Our efforts must also of course take into account recent work done by the Committee for the Prevention of Torture.

For member states struggling to maintain good asylum procedures, we are also providing support through our HELP e-learning course which builds the capacity of those involved in the claims process to meet the terms of the Geneva Convention and the European Convention on Human Rights too.

But immediate measures are no substitute for a long-term strategy.

It is in everyone’s interests that new citizens are able to integrate, adapt and contribute to wider society.

For this we need national governments to provide a combination of social rights and integration policies.

The European Committee of Social Rights and ECRI set the targets for which they should aim.

For example, children deserve decent health care, and education.

But of course so too do the long-standing population.

Grievance, resentment and prejudice are more easily stoked where some citizens feel that others are better cared for.

Where equitable provision of rights and services is provided, that tension is eased.

It is also eased when communities within that society are integrated and pulling in the same direction.

Not enough attention has been paid to this area by every member state.

The Council of Europe has long organised initiatives to help countries give their new arrivals the language skills they need, and there are now moves towards standard setting in this area.

We also give guidance on recognising refugees and migrants’ professional and academic qualifications, so that they can find work more easily.

And our range of measures to break down inter-cultural barriers include teaching democratic culture and intercultural dialogue, training young people to spot and discredit hate speech on the internet and our Intercultural Cities Network through which 120 cities worldwide are pioneering policies that break-down community divisions and enhance security and economic growth.
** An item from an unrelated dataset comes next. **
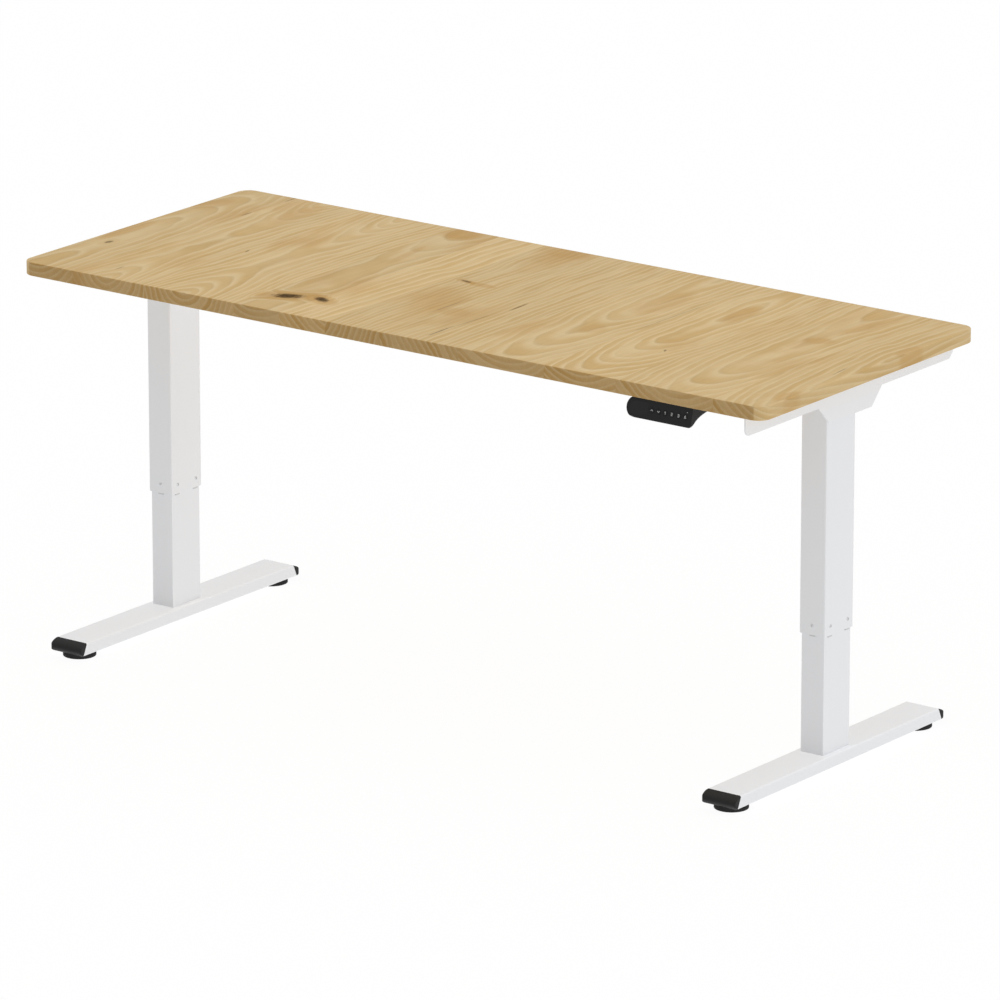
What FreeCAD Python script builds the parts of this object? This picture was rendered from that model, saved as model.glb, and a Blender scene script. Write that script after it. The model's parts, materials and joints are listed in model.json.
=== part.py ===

So the challenge is unprecedented, but the law is clear, and the Council of Europe stands ready to help our member states apply it.

I hope that my appointment of Ambassador Tomáš Boček as my Special Representative on Migration and Refugees is a clear signal of my personal commitment to that.

But today is an opportunity for you to debate not just the action that we are taking – of which I have given you a sample – but of what more we could and should do to ease the pain for those arriving in Europe and ease the strain for those countries doing their level best to accommodate them.

This Assembly has played a significant role in identifying these problems and drawing attention to them to the Committee of Ministers and the Council of Europe as a whole.

I am sure that you will use today to continue that very fine work.